TASK REQUIREMENTS: Return verbatim the inclusive range of lines running from the line that contains "Continue the FreeCAD" to the line that contains "bpy.context.scene.collection.objects.link(rigid_bodies[body])". Omit every other line.

DATA FOR THE TASK:
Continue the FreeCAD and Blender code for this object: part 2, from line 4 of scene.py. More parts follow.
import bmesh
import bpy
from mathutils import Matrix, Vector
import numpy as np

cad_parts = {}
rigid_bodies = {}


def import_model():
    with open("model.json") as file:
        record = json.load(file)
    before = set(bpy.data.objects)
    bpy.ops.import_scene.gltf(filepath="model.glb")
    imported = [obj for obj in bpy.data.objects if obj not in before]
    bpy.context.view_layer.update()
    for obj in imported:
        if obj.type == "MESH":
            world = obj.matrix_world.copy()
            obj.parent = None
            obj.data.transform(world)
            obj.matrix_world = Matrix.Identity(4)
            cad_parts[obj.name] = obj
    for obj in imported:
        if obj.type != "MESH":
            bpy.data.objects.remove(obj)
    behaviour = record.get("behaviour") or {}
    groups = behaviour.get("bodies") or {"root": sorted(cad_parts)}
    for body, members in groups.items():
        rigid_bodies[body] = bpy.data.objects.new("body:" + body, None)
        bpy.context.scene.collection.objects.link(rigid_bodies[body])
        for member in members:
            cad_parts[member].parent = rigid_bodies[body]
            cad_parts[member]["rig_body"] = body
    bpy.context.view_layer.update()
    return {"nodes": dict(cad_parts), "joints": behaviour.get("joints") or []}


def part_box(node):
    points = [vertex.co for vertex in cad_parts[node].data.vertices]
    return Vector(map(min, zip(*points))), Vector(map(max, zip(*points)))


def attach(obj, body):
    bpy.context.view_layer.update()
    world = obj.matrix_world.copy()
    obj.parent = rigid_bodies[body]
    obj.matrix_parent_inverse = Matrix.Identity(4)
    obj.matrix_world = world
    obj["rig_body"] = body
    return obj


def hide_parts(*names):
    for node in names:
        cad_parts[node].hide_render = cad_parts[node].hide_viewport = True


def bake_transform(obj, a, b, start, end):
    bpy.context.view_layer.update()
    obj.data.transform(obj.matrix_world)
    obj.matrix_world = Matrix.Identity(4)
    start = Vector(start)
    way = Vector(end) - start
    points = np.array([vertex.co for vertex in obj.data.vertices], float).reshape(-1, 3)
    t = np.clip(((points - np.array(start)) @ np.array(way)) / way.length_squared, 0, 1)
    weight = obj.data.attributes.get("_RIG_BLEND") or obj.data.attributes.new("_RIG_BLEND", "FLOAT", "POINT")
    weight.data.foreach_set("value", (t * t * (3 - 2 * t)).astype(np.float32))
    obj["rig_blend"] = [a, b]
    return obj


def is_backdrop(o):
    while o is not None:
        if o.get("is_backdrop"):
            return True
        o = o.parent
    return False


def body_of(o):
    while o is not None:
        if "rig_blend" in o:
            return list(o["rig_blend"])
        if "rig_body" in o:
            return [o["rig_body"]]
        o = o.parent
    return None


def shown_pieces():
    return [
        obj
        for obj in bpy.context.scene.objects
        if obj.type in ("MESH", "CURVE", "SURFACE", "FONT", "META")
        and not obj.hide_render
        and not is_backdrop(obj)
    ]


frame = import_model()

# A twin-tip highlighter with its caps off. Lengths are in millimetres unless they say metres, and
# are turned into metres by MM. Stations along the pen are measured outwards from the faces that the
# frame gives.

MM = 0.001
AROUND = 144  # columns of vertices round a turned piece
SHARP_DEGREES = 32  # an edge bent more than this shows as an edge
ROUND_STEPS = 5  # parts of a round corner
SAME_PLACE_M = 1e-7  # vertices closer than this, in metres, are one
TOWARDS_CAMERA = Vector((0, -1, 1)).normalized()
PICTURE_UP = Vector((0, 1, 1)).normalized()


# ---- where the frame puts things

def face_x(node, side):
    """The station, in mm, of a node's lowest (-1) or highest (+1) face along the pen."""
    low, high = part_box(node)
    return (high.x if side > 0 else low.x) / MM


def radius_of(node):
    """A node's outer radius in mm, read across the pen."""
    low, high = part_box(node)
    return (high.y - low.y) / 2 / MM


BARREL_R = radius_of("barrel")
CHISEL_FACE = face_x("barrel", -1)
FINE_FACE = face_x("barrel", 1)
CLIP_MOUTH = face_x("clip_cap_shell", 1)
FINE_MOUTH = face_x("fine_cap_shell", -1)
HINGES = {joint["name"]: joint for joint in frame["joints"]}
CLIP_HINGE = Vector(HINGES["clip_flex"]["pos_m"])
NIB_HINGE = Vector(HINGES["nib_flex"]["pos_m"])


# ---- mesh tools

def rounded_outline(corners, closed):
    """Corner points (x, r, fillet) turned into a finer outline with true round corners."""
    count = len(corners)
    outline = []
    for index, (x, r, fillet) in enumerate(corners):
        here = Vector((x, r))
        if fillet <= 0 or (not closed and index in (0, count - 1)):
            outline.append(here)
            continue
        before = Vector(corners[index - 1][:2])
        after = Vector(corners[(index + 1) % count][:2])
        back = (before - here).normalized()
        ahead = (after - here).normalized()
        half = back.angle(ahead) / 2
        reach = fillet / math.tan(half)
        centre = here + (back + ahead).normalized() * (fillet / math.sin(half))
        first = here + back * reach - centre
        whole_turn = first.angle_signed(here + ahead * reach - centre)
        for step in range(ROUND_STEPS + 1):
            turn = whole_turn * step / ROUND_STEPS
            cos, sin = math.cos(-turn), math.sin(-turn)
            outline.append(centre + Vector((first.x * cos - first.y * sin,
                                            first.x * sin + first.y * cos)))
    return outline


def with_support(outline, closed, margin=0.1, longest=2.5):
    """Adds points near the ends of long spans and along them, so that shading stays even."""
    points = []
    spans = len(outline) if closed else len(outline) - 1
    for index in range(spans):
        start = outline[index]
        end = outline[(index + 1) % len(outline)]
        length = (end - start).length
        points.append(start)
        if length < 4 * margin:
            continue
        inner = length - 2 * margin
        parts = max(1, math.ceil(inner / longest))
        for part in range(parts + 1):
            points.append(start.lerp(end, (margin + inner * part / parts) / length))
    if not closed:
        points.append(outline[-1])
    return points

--

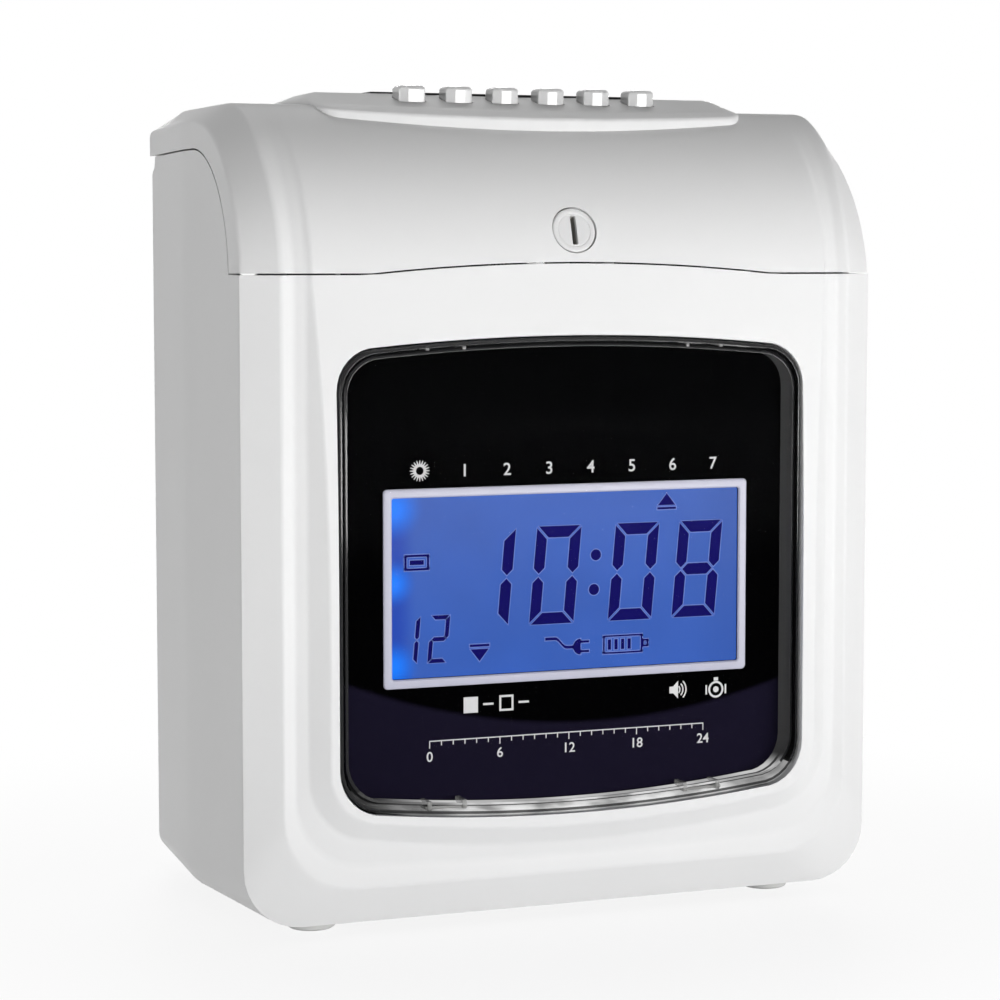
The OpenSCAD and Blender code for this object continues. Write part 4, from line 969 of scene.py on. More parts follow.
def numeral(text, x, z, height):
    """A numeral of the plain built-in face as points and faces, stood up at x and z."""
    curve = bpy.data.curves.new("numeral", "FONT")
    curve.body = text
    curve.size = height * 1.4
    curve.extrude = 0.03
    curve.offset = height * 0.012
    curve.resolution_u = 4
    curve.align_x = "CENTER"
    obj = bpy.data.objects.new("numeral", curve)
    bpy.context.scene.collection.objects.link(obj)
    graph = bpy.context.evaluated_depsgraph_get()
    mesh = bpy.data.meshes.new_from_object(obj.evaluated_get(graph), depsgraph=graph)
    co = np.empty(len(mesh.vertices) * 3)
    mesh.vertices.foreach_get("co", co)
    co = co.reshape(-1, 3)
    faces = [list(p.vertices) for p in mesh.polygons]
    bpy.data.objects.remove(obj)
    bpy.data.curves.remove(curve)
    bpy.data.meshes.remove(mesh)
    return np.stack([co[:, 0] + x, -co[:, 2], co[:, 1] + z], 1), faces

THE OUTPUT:
Continue the FreeCAD and Blender code for this object: part 2, from line 4 of scene.py. More parts follow.
import bmesh
import bpy
from mathutils import Matrix, Vector
import numpy as np

cad_parts = {}
rigid_bodies = {}


def import_model():
    with open("model.json") as file:
        record = json.load(file)
    before = set(bpy.data.objects)
    bpy.ops.import_scene.gltf(filepath="model.glb")
    imported = [obj for obj in bpy.data.objects if obj not in before]
    bpy.context.view_layer.update()
    for obj in imported:
        if obj.type == "MESH":
            world = obj.matrix_world.copy()
            obj.parent = None
            obj.data.transform(world)
            obj.matrix_world = Matrix.Identity(4)
            cad_parts[obj.name] = obj
    for obj in imported:
        if obj.type != "MESH":
            bpy.data.objects.remove(obj)
    behaviour = record.get("behaviour") or {}
    groups = behaviour.get("bodies") or {"root": sorted(cad_parts)}
    for body, members in groups.items():
        rigid_bodies[body] = bpy.data.objects.new("body:" + body, None)
        bpy.context.scene.collection.objects.link(rigid_bodies[body])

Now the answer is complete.